Incidentally, there is also a second problem with Basu’s analogy. The math case is structurally convergent: students are trying to derive one determinate answer, and if that answer is wrong, their effort is likely to misfire. Philosophy is often much more divergent. Faced with a question, philosophers regularly generate multiple candidate interpretations, distinctions, and lines of thought. What Basu describes as a risk of “confabulation” may, in philosophy, sometimes be part of the ordinary process by which understanding is produced. Even if the PhD candidate lacks understanding, the committee’s charitable attempt to draw connections among the candidate’s true claims may still deepen the committee’s own understanding rather than undermine it.
The takeaway
Basu’s argument seems caught in a dilemma. If the math analogy is left as she presents it, it is not genuinely parallel to the PhD-candidate case, because it relies on false answers rather than true-but-irrelevant ones. But if the analogy is repaired so that it becomes genuinely parallel, the alleged epistemic harm is no longer obvious.

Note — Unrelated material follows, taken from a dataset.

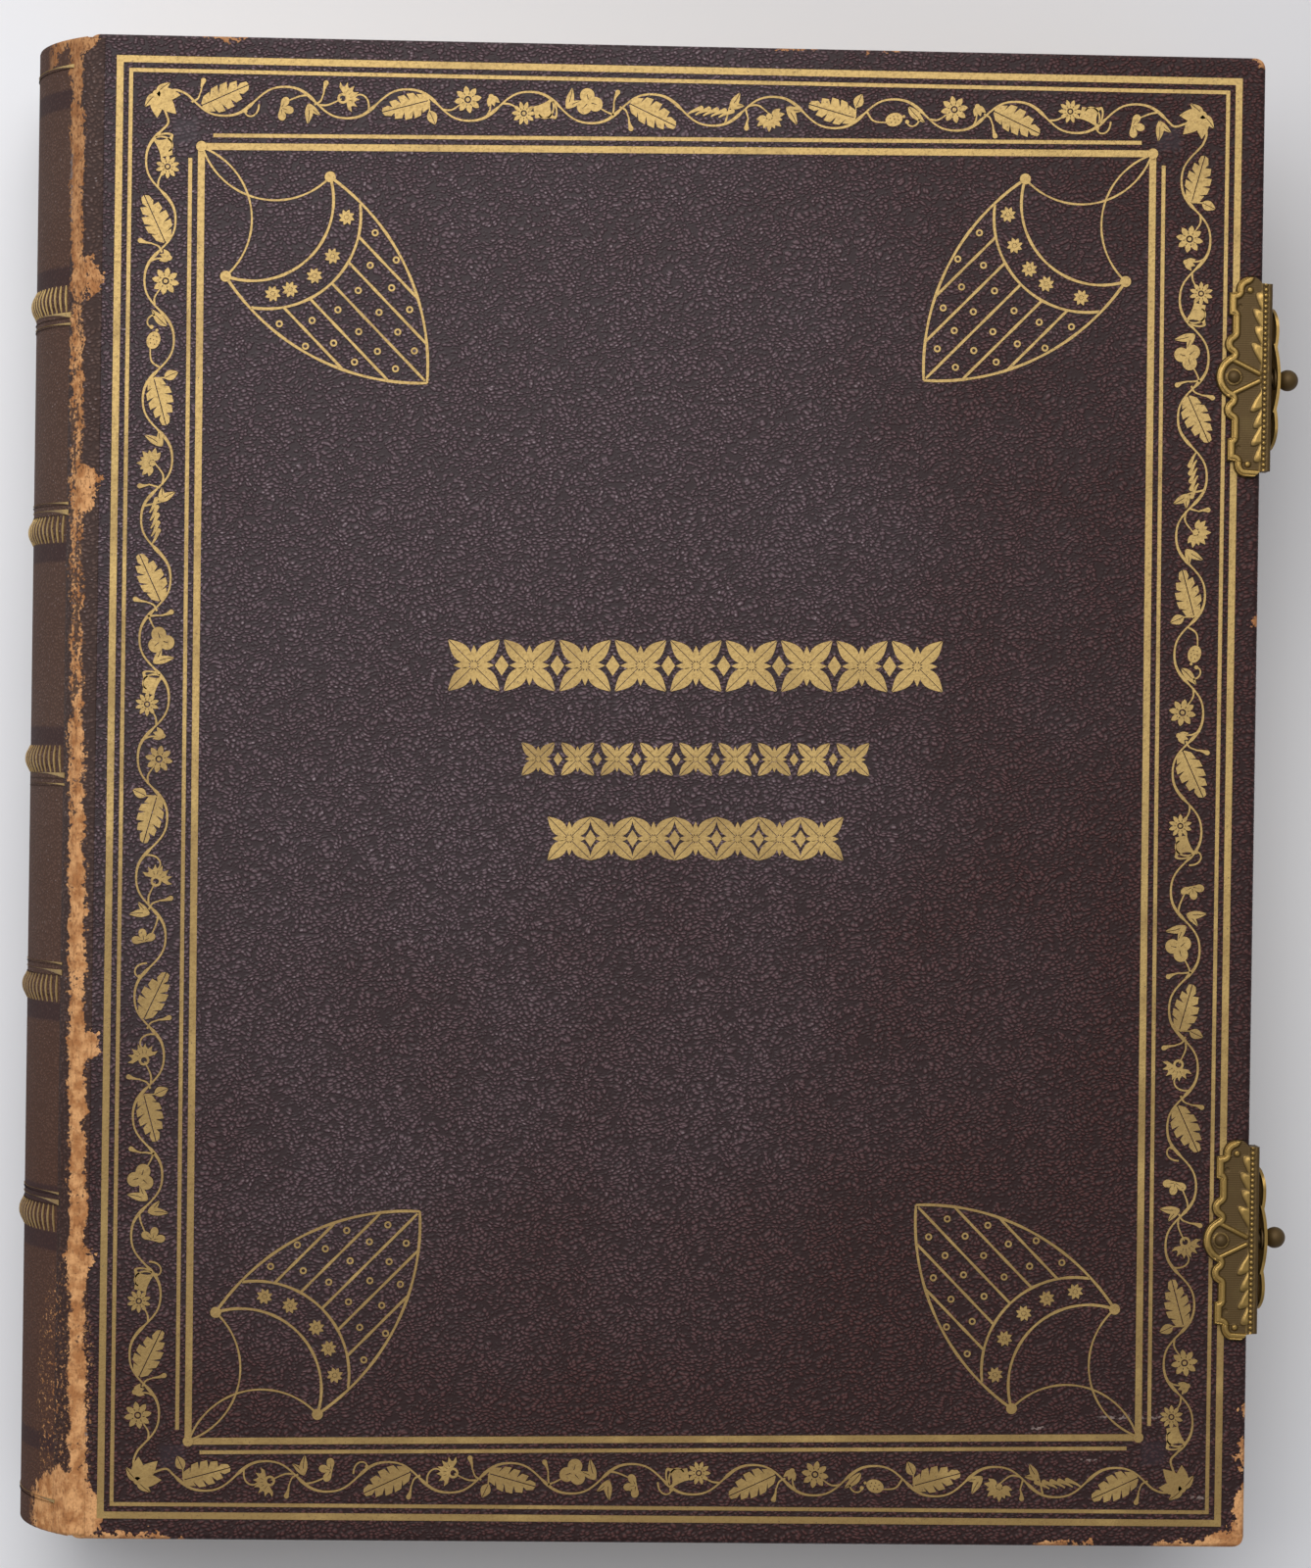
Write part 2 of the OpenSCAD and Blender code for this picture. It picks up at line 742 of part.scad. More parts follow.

In both the repaired math case and the philosophical case, the audience’s charitable reconstruction may still generate understanding rather than undermine it.
So Basu has not yet shown what she needs to show: that bullshit inquiry, in the form she describes, is epistemically damaging in a way that undermines philosophy itself. At most, she has shown that such inquiry may shift onto others the burden of making sense of what the bullshitter says. But that is not the same thing as proving that charity here is epistemically corrupting rather than epistemically productive.
In philosophy, charity may sometimes rescue bullshit. But in rescuing it, it may also produce the very understanding Basu says bullshit inquiry undermines.